I look at that paragraph today and wince. On caucus day, Clinton won a majority of delegates at seven of the nine at-large sites.
That happened because as Culinary dithered, Clinton aides were organizing its members. Sure, a Clinton aide told me the campaign was not organizing support among union members, but I should have realized the source was lying — or at least that Clinton appealed to Culinary members, no matter what union bosses said.
I should have realized the weakness of my analysis regarding what the election would turn on. Of course, I wasn’t the only one who was wrong. A bunch of other reporters had bought into the same narrative.
Yet in some respects, we in the local press are lucky, living and working outside the insular Beltway world. There, political narrative is what caffeine is to a coffee shop — practically its reason for being.

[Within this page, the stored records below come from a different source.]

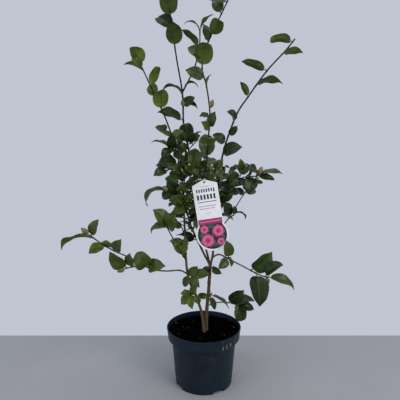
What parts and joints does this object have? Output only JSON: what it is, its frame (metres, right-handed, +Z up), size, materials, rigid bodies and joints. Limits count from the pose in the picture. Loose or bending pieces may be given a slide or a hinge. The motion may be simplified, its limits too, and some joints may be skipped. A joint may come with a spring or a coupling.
{
  "type": "potted camellia shrub",
  "caption": "Young camellia shrub with slender upright stems, low side boughs and glossy oval leaves, in a round dark nursery pot with a hanging plant label.",
  "frame": {"origin": "centre of the pot's flat underside, on the floor", "axes": "+Z up along the pot's axis, -Y towards the front, the side that the label faces, +X to the right as seen from the front"},
  "size_m": [0.5998, 0.3679, 1.0095],
  "materials": {
    "pot": "moulded, satin, scuffed",
    "soil": "moist peat compost",
    "bark": "smooth young bark",
    "leaf": "glossy evergreen leaf",
    "label": "printed card-weight plastic",
    "tie": "clear white plastic"
  },
  "bodies": {
    "root": {"pot": "pot", "soil": "soil", "main_stem": "bark", "left_stem": "bark", "inner_bough": "bark", "middle_leader": "bark", "right_leader": "bark", "right_bough": "bark", "left_low_bough": "bark", "right_low_bough": "bark", "right_side_bough": "bark", "right_inner_bough": "bark", "left_top_leaves": "leaf", "middle_top_leaves": "leaf", "right_top_leaves": "leaf", "right_high_leaves": "leaf", "middle_upper_leaves": "leaf", "middle_low_leaves": "leaf", "left_front_leaves": "leaf", "middle_dark_leaves": "leaf", "left_upper_side_leaves": "leaf", "left_cluster_high_leaves": "leaf", "left_cluster_low_leaves": "leaf", "inner_top_leaves": "leaf", "inner_side_leaves": "leaf", "left_side_leaves": "leaf", "left_low_middle_leaves": "leaf", "left_low_under_leaves": "leaf", "left_low_tip_leaves": "leaf", "right_low_middle_leaves": "leaf", "right_low_tip_leaves": "leaf", "right_cluster_leaves": "leaf", "right_side_middle_leaves": "leaf", "right_side_tip_leaves": "leaf", "right_side_low_leaves": "leaf", "right_inner_low_leaves": "leaf", "right_inner_tip_leaves": "leaf", "right_inner_leaf_leaves": "leaf", "inner_low_leaves": "leaf", "inner_middle_leaves": "leaf", "foot_left_leaves": "leaf", "foot_middle_leaves": "leaf", "foot_inner_leaves": "leaf", "foot_right_leaves": "leaf", "low_back_leaves": "leaf", "back_left_leaves": "leaf", "back_middle_leaves": "leaf", "back_right_leaves": "leaf", "front_middle_leaves": "leaf", "label": "label", "label_tie": "tie"}
  },
  "joints": []
}
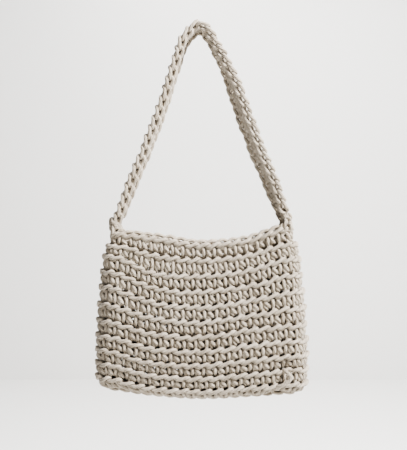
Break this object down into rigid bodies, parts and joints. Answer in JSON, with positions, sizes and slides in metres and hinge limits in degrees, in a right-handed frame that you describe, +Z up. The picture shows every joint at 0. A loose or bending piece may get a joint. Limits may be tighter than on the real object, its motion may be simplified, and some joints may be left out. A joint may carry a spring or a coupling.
{
  "type": "crochet shoulder bag",
  "caption": "Small open-topped shoulder bag crocheted in thick cotton cord, with a wide flat strap and a chain edging round its mouth and strap, shown hanging.",
  "frame": {"origin": "underside of the strap at its highest point, where the bag hangs", "axes": "+Z up, -Y out of the bag's front, +X to the right as seen from the front"},
  "size_m": [0.2542, 0.06, 0.448],
  "materials": {
    "cotton_cord": "matte soft cotton cord"
  },
  "bodies": {
    "root": {"pouch": "cotton_cord", "strap": "cotton_cord", "front_edging": "cotton_cord", "back_edging": "cotton_cord"}
  },
  "joints": []
}
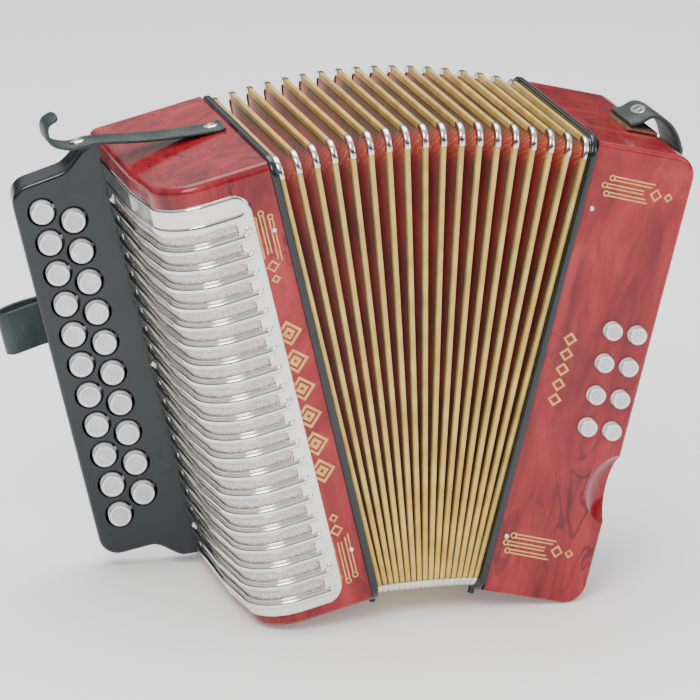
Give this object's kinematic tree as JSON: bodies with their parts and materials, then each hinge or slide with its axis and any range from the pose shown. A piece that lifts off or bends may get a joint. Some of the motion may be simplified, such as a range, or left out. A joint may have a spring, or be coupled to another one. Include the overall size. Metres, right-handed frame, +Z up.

When we thought for ourselves, out in the hinterlands, we did some quality work. For instance, in spring 2007, when the D.C. and New York media began their inevitable pushback on Obama with a raft of stories about his being all fluff and no substance, we examined this narrative and reported on a new element: blogger pushback to the pushback.
When candidates came to town, we tried to introduce them to Nevadans without being heavy-handed, giving even Mike Gravel and Dennis Kucinich — long discounted by the national media — a fair hearing that avoided the easy mock.
But I still can’t get over my mistaken assumption that Culinary was kingmaker.
Here’s the important question: How do we avoid false narratives and get at more salient and fundamental issues?
Or more plainly: What should we political reporters be doing with our time? When is our supposed “analysis” simply a rehashing of the campaign machinery’s narrative?
I’m pretty sure we do too much shorthand, guesswork “analysis,” which often amounts merely to repeating groupthink we’ve read or heard elsewhere.
We ought to be analyzing what the candidates propose and whether they possess the skills and character traits to get it done.
The rest should be left to voters. It’s their groupthink that matters.